Kuran’dan başka kaynak kabul etmiyoruz diyenlerin de aynı ayetlerinden farklı anlamlar çıkarması oldukça düşündürücü! Nasıl ki, gelenekçiler, tasavvufçular kendi aralarında onlarca yüzlerce farklı anlayışlar üretmişlerse, Sadece  Kuran diyenlerin de kendi aralarında  bir anlayış birliğinin olmadığı da bir gerçek iken, Vahdet nasıl sağlanacak!.? Allah resulünün elçilik yönüne öne çıkartıp, örnekliğini yok sayarak İslam’da bir bütünlüğün sağlanması nasıl mümkün olacak! Bu durmada Müslümanlar ne yapacak!

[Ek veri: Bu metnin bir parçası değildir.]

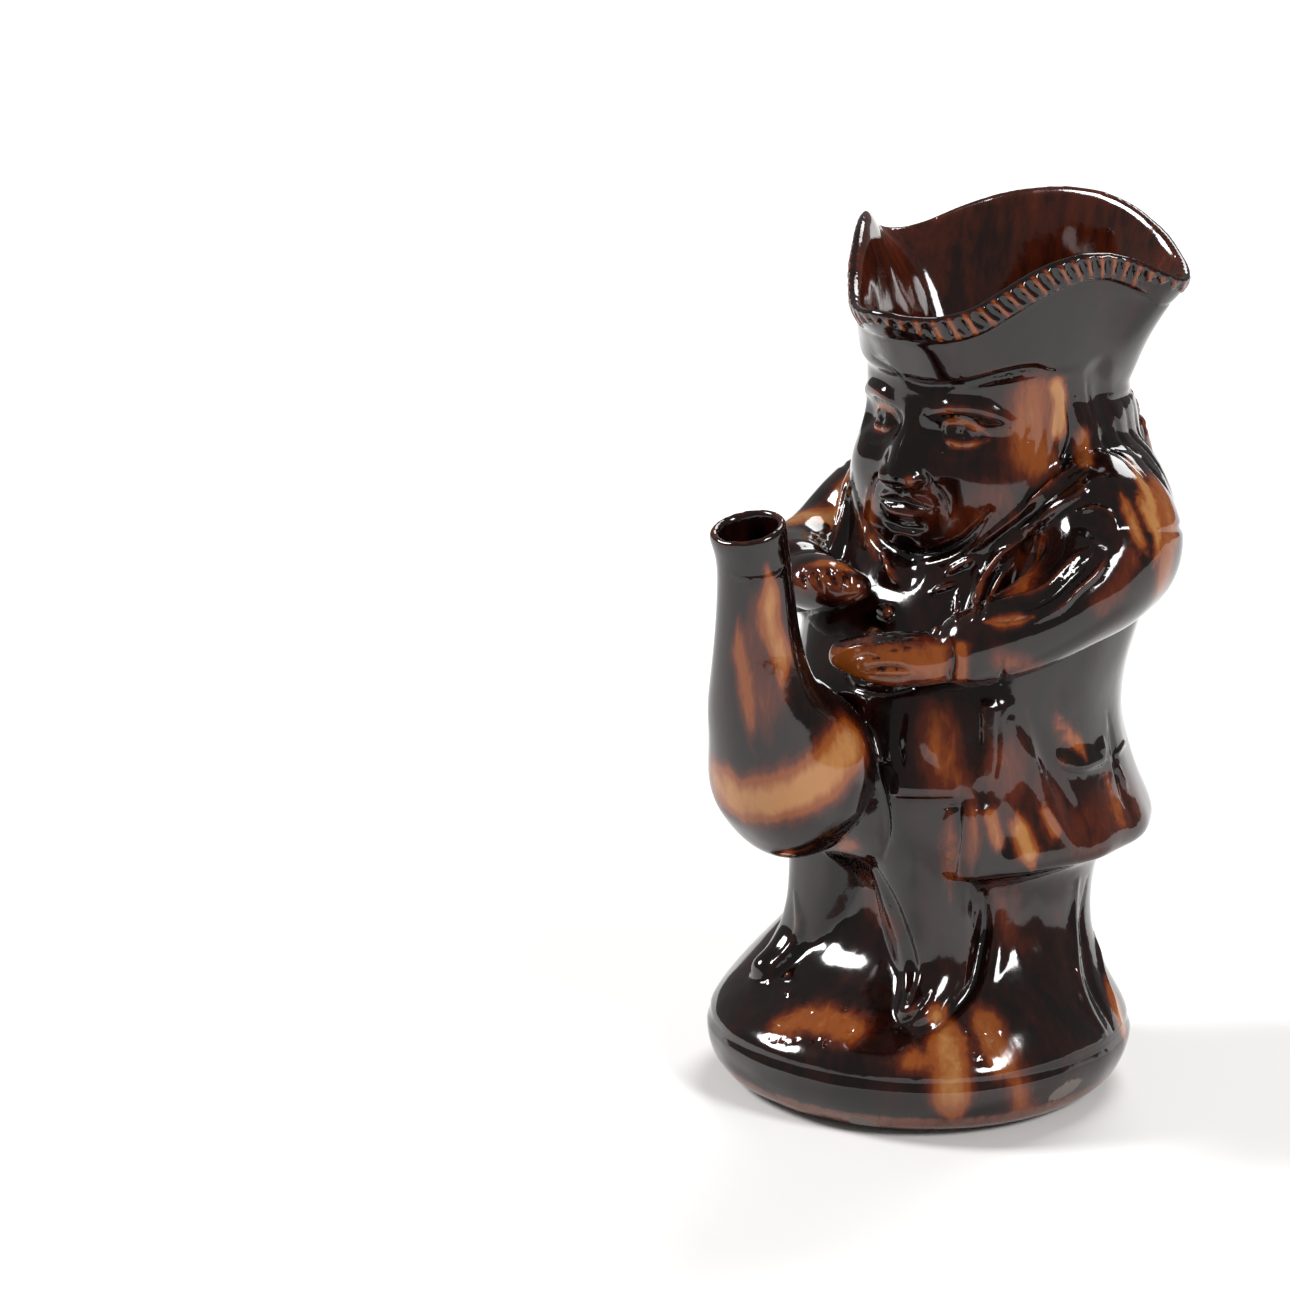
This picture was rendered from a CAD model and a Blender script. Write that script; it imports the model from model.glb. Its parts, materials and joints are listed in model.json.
import json
import math

import bpy
import numpy as np
from bpy.props import FloatProperty, IntProperty, PointerProperty, StringProperty
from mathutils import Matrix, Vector
from mathutils.bvhtree import BVHTree

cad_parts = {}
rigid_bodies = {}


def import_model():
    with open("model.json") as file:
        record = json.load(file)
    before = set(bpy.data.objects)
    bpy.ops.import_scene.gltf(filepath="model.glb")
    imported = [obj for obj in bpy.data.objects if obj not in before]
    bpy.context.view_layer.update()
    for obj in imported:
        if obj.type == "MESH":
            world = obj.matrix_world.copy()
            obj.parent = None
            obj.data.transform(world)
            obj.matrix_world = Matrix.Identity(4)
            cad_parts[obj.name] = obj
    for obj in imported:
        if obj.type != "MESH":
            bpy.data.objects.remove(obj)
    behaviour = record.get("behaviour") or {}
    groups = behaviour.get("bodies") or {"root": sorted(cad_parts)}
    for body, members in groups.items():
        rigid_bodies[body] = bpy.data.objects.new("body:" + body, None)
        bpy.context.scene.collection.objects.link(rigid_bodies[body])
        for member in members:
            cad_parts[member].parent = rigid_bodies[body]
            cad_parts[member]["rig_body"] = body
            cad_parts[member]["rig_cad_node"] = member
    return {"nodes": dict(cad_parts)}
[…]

Pekiyi Müslümanlar bu iki zıt cendere arasında sıkışıp  kalmak zorunda mı,  çözümsüzlüğe mahkum mu?.  Elbette ki hayır.  Anlaşılmayan Kuran ile yani Kuran yerine geleneğin din edinilmesinin asla doğru bir  İslam  olmayacağı gibi, resul örnekliğini de yok sayarak bir yere varılması pek mümkün görünmemektedir.  Hem Kuran’ı kesinlikle anlamaya çalışacağız hem de Nebi örnekliğini yani nebevi, sahih  sünneti yok saymadan  yolumuza devam etmek zorundayız. Sahih yada nebevi sünnet anlayışını,  geleneğin, hurafecilerin sünnet algısı ile asla karıştırmamak gerekir. Onların sünnet algısını Arap kültürü ve şekil  üzerine oturtulan bir anlayıştır!  Allah resulünün bir arap olması, ve o geleneğin içinde yetişmesi hasebiyle günlük hayatta dini hassasiyetinden değil de, yaşadığı toplumun bir ferdi olarak yapıp ettiklerini elbette dinden saymak mümkün değildir.  Dini Kuran dan öğrenen Nebi nin  sosyal hayattaki Kuran ı uygulama yöntem ve fiillerinin sahih sünnet olması tabii ki anlaşılır bir şeydir. Kuranı merkeze alalım diyenlerin bir başka ölçüsü de, din adına ortada  ne var ne yok tüm geleneği süpürüp çöpe atalım değildir. Geleneği Kuran’a arz edelim. Kuran’ın onayladığı ona ters olmayanlardan da elbette faydalanalım şeklindedir.  Müslümanları terör üze etmeden, tekfir etmeden yumuşak bir lisan ile dine sokulmuş yalanları, hurafeleri bidatları, Kuran ölçüsünde  temizleyim anlayışıdır.
Yeni din kuruyormuş gibi  bütün birikimi yıkmak yerine, ıslah etmek daha akıllıca olmaz mı?